There’s a widget called the ‘Sandia Cooler’ developed for heat sink cooling that may be of interest. It’s a quite clever method ‘to conduct massive heat fluxes through the chamber wall’.
They aren’t even vaguely in the same class of ‘massive’, but it really seems like it should do wonders in a much wider array of situations than the ‘cool a CPU’ problem. I have no idea if it fits your specific case, but the core concept is brilliant IMNSHO.
https://ip.sandia.gov/technology.do/techID=66
Ooo… That is neat, but I’m thinking they might not have a good solid-solid thermal contact to the chip unless they use a fluid coupling.
The issue in a rocket chamber is a bit different, because ideally you’d like a tiny coefficient of convective heat transfer between the gas and the chamber walls, but you’re stuck with one that gets bigger as you up the chamber pressure and flow rate.
So, just to move things along, my method is to move the chamber wall like a conveyor belt so it’s only exposed to the heat for 10 or so milliseconds, and then takes a long bath in the coolant, producing a small duty cycle between heating and cooling, or a small ratio of heating area to cooling area, making it trivially easy to cool a chamber at extremely high flux rates because the chamber wall is moving steel at a mass flux rate comparable to the propellant flux, carrying the heat away as hot steel (or your favorite combustion chamber wall material).
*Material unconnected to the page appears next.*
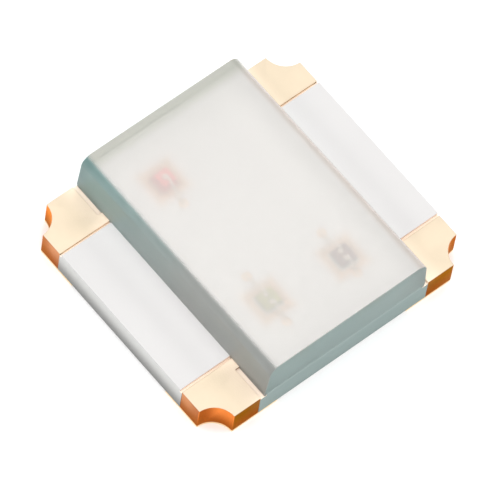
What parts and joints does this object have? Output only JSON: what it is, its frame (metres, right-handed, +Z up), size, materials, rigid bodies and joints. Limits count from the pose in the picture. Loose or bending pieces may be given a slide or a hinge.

Needless to say, making an enclosed vessel out of moving steel is geometrically challenging, and making it not leak ever more so, and making it hold against pressure excursions is even more fun. I think I can do all of those things, but I won’t yet swear to it. The numbers on the heat transfer look excellent, and the sketches of various ways to plug up the leaks seem workable. By adjusting the RPM on the rollers, you can even keep significant heat from making it through from the liner to the rollers, so those can be aluminum. The tricks you have to pull with pressure drops to keep the roller bearing loads under control are interesting.
Might work. Might not. But it will be cheap, use off-the-shelf parts, and the only required tools are a saw, a drill press, a Bridgeport mill, and probably a lathe.